Самец медленно шел… а она по-кошачьи распласталась на земле… Подождав, пока он окажется на расстоянии нескольких шагов, она прыгнула к нему, как будто собиралась убить, подняла переднюю лапу и легонько похлопала по морде. Потом подняла голову и лизнула его… Самец поначалу казался безразличным, но, когда она потерлась о его ноги и начала игриво покусывать их, он снисходительно лег, и между двумя великолепными животными началась притворная битва. Она происходила в полной тишине, если не считать редкого тихого клацанья зубов, когда соприкасались две широко раскрытые пасти. Иногда они обнимали друг друга и толкали друг друга задними лапами, иногда шутливо боксировали передними; так они забавлялись почти четверть часа.
Когда я в последний раз видел великого писателя Питера Маттиссена, который недавно проиграл битву с раком, он и его жена Мария пригласили нас с Патришей в ресторан, чтобы отпраздновать наш брак, – очень мило с его стороны. Я как раз работал над этой книгой, и, поскольку Маттиссен выступал за возвращение волков в Йеллоустон, он с интересом спросил: «Что бы сказал волк, если бы сидел здесь, с нами?» Ничего, ответил я, волки не умеют разговаривать. Подумайте лучше, сказал я, что будет чувствовать волк, находясь здесь. Он будет воспринимать нас, ситуацию, свои потребности. Но не посредством слов. В зависимости от того, какой это волк, он узнает или не узнает нас, а ситуация покажется ему знакомой или пугающей. А возможно, он вспомнит о доме и решит уйти.

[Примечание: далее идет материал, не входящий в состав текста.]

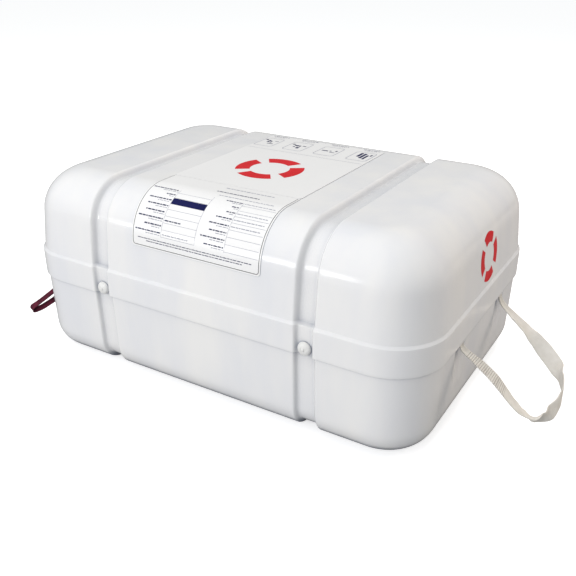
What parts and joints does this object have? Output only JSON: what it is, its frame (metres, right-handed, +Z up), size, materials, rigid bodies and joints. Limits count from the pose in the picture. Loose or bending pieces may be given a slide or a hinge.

В этом же ресторане я однажды ужинал с друзьями, Дэвидом и Кэти. Они растили щенка, который должен был стать поводырем для слепого человека. Щенку исполнилось уже почти полгода, и он спокойно лежал под столом, наблюдал и отдыхал – иногда ему было интересно, иногда скучно. Кто-то из гостей за соседним столиком уронил кусочек курицы, и собака, продемонстрировав завидную самодисциплину, проигнорировала еду. Потом официантка принесла миску с водой, и та была с благодарностью принята, хотя собака об этом не просила. Возвращаясь к вопросу Питера: поскольку собаки – это волки, то я был в ресторане с волком. Одомашненным. В этом отношении у меня появился опыт, и я мог двигаться дальше.